• **Source excerpt**
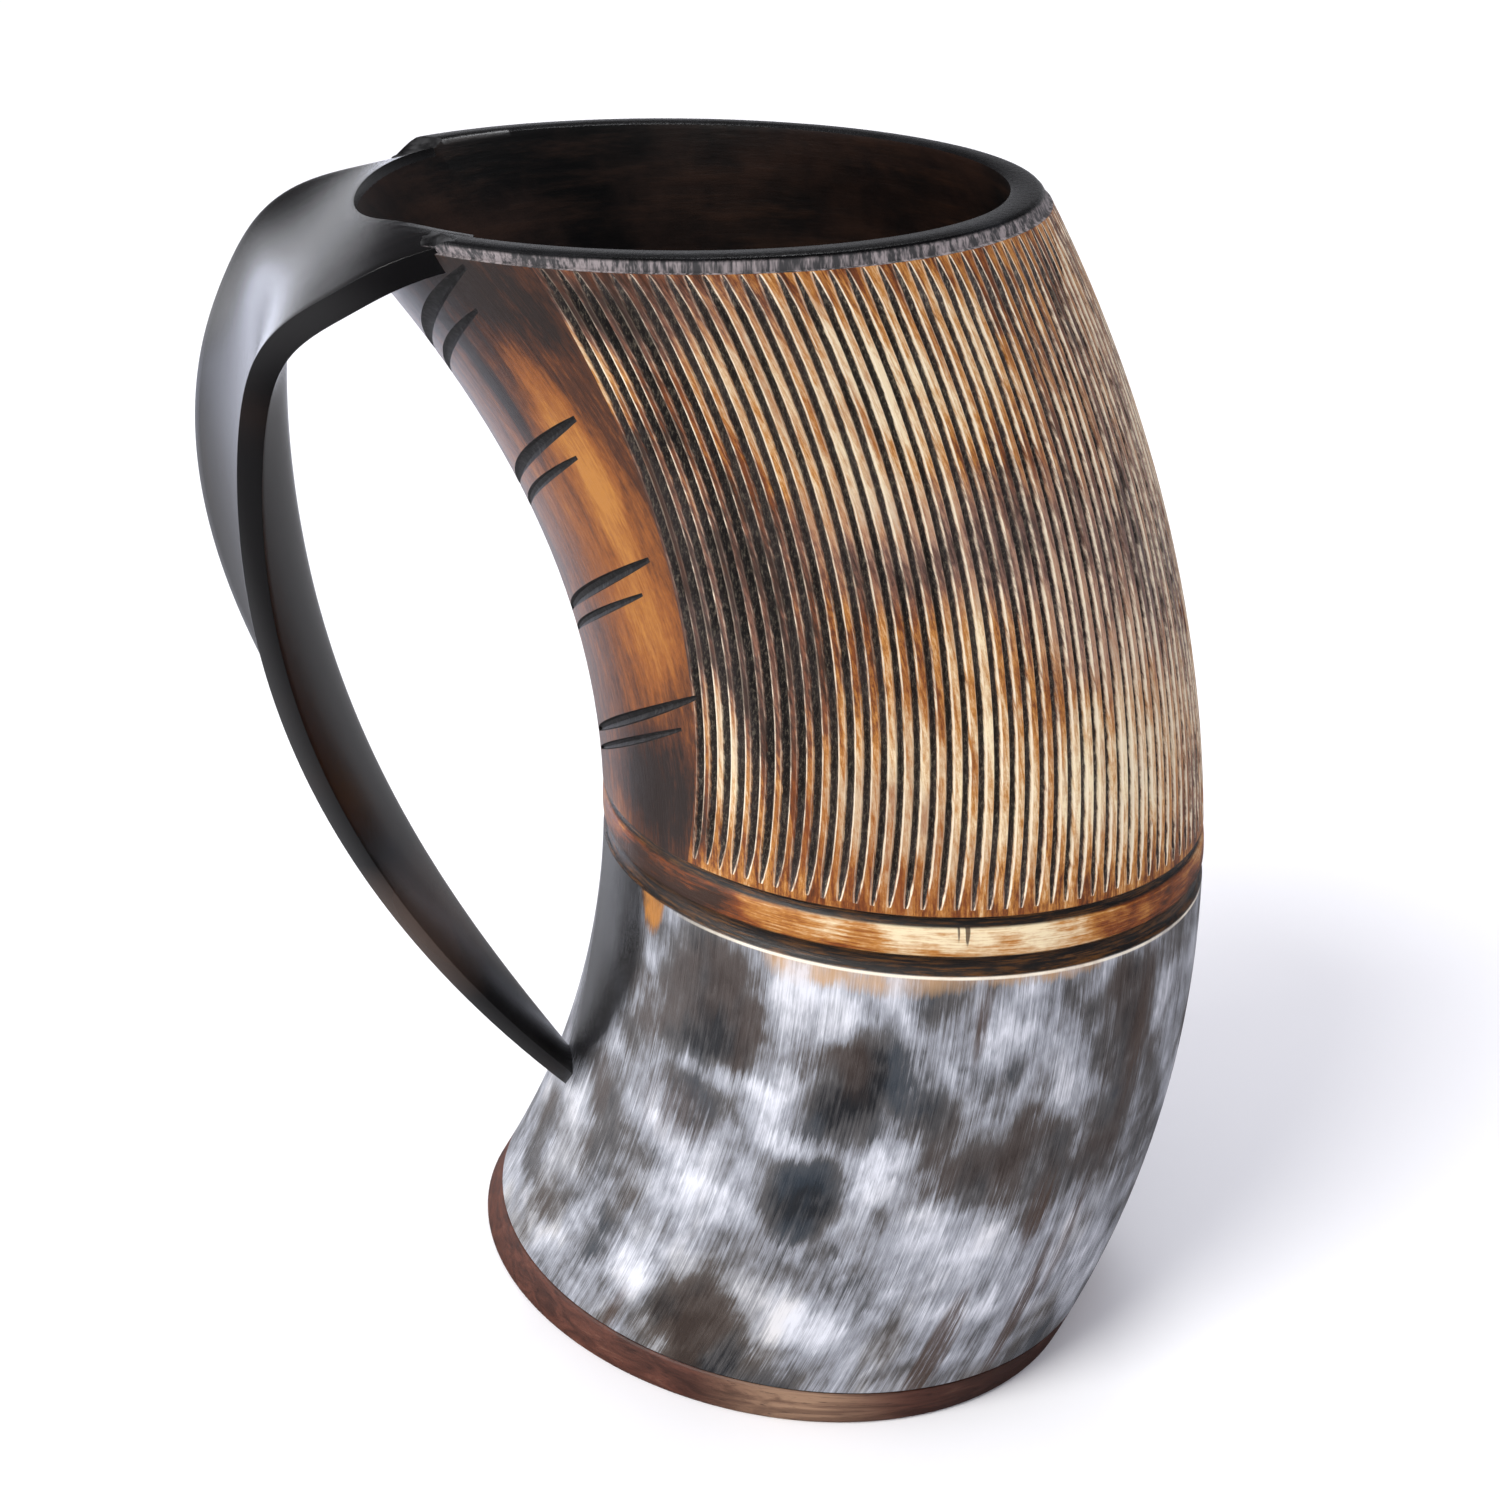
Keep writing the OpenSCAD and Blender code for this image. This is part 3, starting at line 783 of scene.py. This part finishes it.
class HornTree(Tree):
    """The horn's nodes, with the places and noises that its parts share."""

    def __init__(self, look, shape):
        super().__init__("Horn")
        self.look, self.shape = look, shape
        self.cos_t, self.sin_t, _ = self.parts(self.node("UVMap", {"uv_map": "Turn"}))
        self.number, self.height, _ = self.parts(self.node("UVMap", {"uv_map": "Flutes"}))
        self.over = self.height - shape.band / MM
        self.skin = self.skin_at(self.height)
        # Fibres run up the horn, so the streaks are drawn out along it, and clouds are torn along them
        self.fibre = self.streaks(0.04, 1.5, 5, 0.75)
        self.fine = self.streaks(0.03, 5.5, 4, 0.8)
        self.torn = self.fibre.swing(6) + self.fine.swing(2.5)
        self.frayed = self.skin_at(self.height + self.torn)
        self.small = self.streaks(0.7, 0.16, 6, 0.6, 0.1, torn=True)
        self.slow = self.streaks(0.1, 0.5, 6, 0.7, 0.2)
        self.grain = self.streaks(0.12, 3, 4, 0.75)
        self.speck = self.streaks(0.5, 1.6, 5, 0.75)
        self.blot = self.streaks(0.8, 0.09, 5, 0.62, 0.3, torn=True)
        self.level = self.noise(self.stretched(self.skin, (0.05, 0.05, 1)), 3.6, 4, 0.75)
        self.broad = self.noise(self.stretched(self.skin, (0.5, 0.5, 1)), 0.16, 5, 0.65)
        self.grit = self.noise(self.stretched(self.place(), (1, 1, 0.4)), 3200, 3, 0.8)
        self.painted_handle_reflection = self.clouds("painted handle reflection", 0.9).clamped()

    def skin_at(self, height):
        """Place on the horn as if it were a straight round pipe, in millimetres."""
        return self.vector(self.cos_t * GIRTH, self.sin_t * GIRTH, height)

    def streaks(self, along, scale, detail, rough, warp=0, torn=False):
        """Noise of the surface, drawn out along the horn where along is under 1."""
        place = self.stretched(self.frayed if torn else self.skin, (1, 1, along))
        return self.noise(place, scale, detail, rough, warp)

    def clouds(self, name, rag=0.8):
        """The named clouds added up: each has its weight in its middle and fades to its torn edge."""
        height = self.height + self.torn * rag
        out = 0
        for turn, middle, wide, tall, weight in CLOUDS[name]:
            c, s = math.cos(math.radians(turn)), math.sin(math.radians(turn))
            aside = (1 - (self.cos_t * c + self.sin_t * s)) * (2 * (GIRTH / wide) ** 2)
            up = (height - middle) / tall
            out = out + (1 - (aside + up * up)).most(0) * weight
        return out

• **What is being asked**
Everything from the first line through the line containing "horn's nodes, with" should be quoted exactly, and nothing beyond it.

• **Written solution**
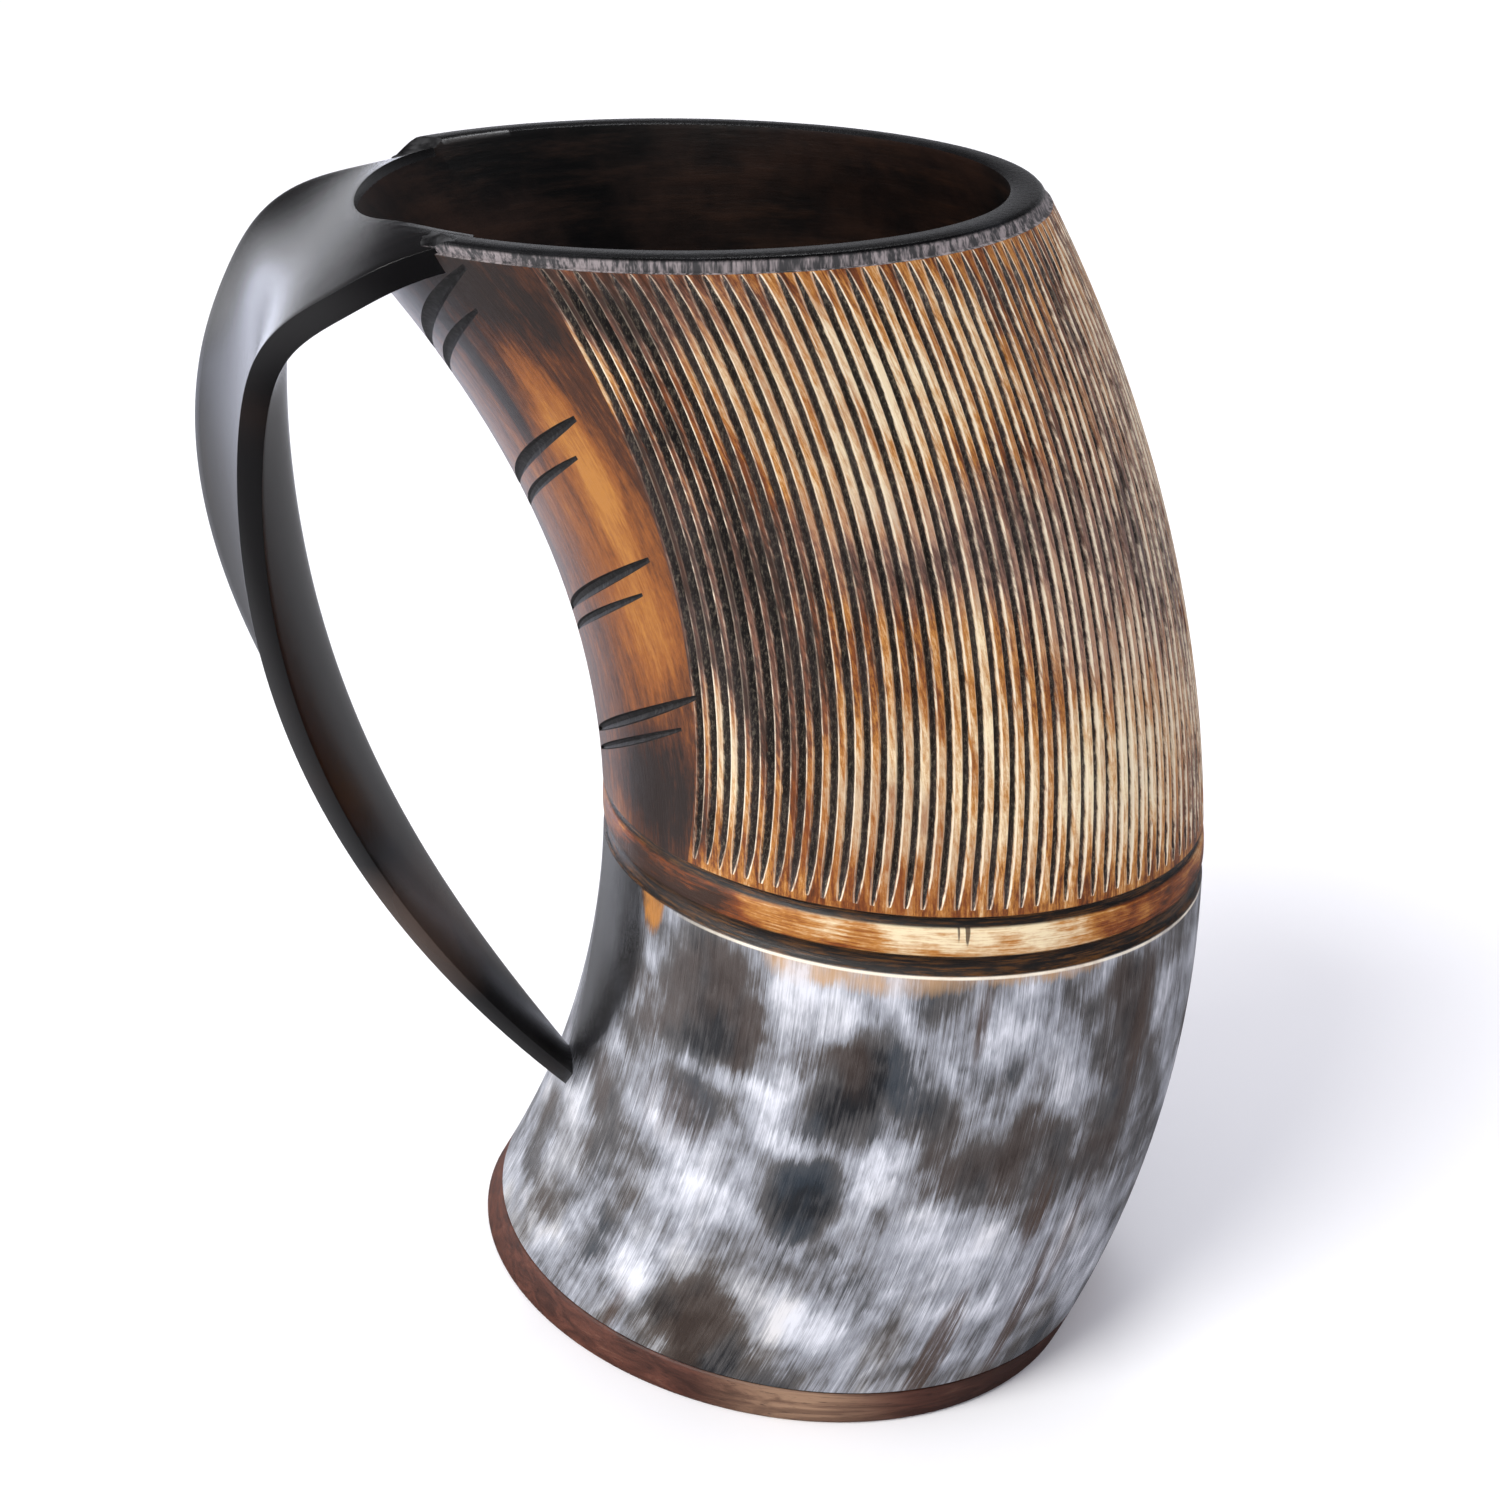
Keep writing the OpenSCAD and Blender code for this image. This is part 3, starting at line 783 of scene.py. This part finishes it.
class HornTree(Tree):
    """The horn's nodes, with the places and noises that its parts share."""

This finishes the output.